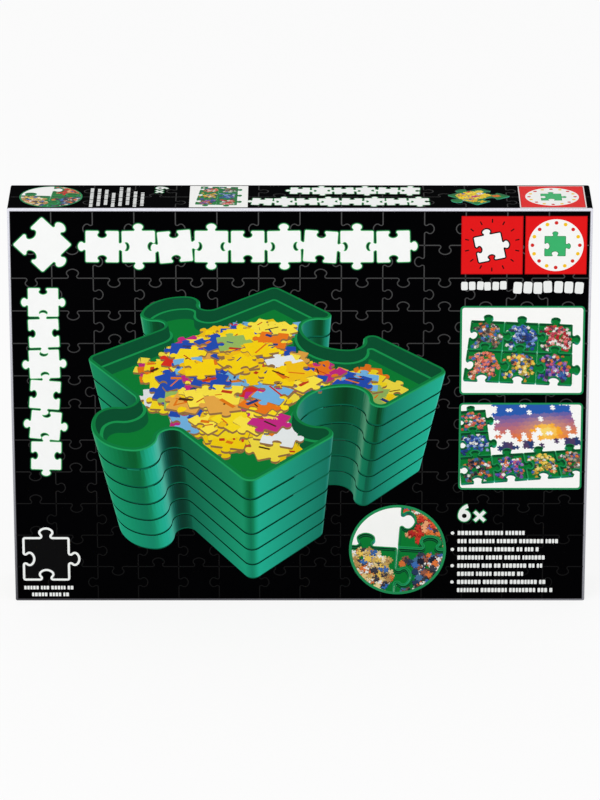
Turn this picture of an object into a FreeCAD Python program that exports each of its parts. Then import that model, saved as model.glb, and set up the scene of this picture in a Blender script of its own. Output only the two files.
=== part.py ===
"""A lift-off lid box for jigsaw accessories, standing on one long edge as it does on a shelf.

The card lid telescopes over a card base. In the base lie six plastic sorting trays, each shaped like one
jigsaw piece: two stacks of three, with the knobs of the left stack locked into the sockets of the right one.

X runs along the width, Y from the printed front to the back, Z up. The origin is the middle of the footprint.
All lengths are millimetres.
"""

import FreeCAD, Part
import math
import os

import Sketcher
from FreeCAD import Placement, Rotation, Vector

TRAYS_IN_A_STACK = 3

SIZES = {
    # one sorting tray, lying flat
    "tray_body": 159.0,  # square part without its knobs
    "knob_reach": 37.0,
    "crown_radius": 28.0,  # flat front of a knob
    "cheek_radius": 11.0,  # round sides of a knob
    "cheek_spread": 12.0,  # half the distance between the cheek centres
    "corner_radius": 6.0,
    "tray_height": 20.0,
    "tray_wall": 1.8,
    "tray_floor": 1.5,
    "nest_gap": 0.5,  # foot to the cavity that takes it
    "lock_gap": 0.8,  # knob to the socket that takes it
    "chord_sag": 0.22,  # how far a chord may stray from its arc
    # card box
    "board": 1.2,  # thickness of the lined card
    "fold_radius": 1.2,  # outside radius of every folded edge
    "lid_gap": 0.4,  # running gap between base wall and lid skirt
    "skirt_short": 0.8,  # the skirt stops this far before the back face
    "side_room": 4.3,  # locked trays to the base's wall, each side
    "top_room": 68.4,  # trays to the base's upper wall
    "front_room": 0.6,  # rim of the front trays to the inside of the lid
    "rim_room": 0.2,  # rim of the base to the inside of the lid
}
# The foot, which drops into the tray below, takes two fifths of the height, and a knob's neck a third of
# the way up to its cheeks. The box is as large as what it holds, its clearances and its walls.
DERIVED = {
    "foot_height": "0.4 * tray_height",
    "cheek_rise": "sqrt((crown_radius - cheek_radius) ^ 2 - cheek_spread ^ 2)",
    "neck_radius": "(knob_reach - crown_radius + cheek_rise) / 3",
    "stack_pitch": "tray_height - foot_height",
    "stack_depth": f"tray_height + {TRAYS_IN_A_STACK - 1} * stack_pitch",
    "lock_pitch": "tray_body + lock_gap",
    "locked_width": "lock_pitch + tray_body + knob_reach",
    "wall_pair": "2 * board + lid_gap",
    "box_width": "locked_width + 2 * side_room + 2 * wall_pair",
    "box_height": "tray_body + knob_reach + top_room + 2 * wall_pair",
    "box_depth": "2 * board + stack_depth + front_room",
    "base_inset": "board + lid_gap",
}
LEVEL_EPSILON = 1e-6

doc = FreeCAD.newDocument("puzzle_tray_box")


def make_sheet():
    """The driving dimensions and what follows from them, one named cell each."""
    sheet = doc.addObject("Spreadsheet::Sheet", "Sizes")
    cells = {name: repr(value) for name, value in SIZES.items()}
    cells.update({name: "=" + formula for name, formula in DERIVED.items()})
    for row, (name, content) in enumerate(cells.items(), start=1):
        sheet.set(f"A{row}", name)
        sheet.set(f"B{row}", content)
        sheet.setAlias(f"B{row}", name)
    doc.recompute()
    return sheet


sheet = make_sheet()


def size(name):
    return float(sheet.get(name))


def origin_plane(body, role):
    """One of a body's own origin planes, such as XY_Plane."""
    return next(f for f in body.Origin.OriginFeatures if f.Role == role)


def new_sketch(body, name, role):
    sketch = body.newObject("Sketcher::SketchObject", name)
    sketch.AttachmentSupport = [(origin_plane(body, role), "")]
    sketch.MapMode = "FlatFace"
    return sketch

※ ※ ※

▶ _Directive_: Exactly as written, please reproduce the lines from the first line of the data to the line containing "on a shelf.", inclusive, and nothing else.

▶ _Response to this task_:
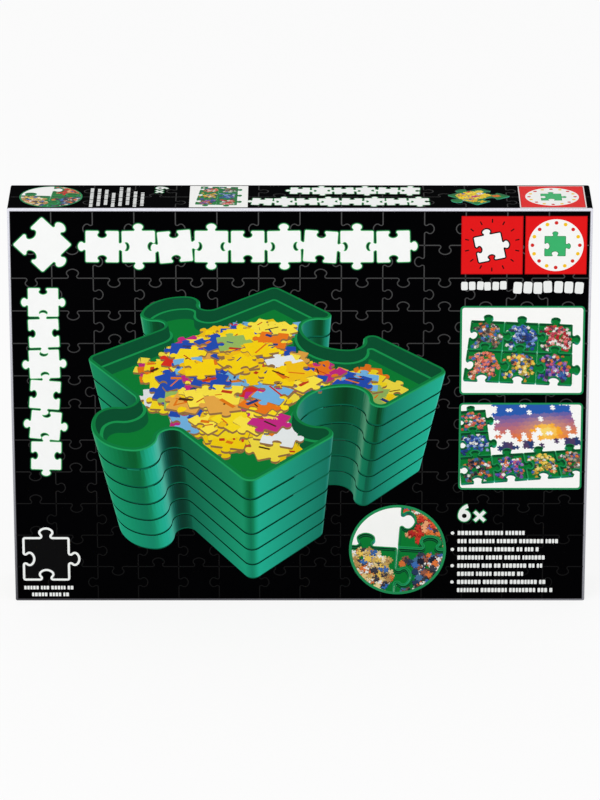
Turn this picture of an object into a FreeCAD Python program that exports each of its parts. Then import that model, saved as model.glb, and set up the scene of this picture in a Blender script of its own. Output only the two files.
=== part.py ===
"""A lift-off lid box for jigsaw accessories, standing on one long edge as it does on a shelf.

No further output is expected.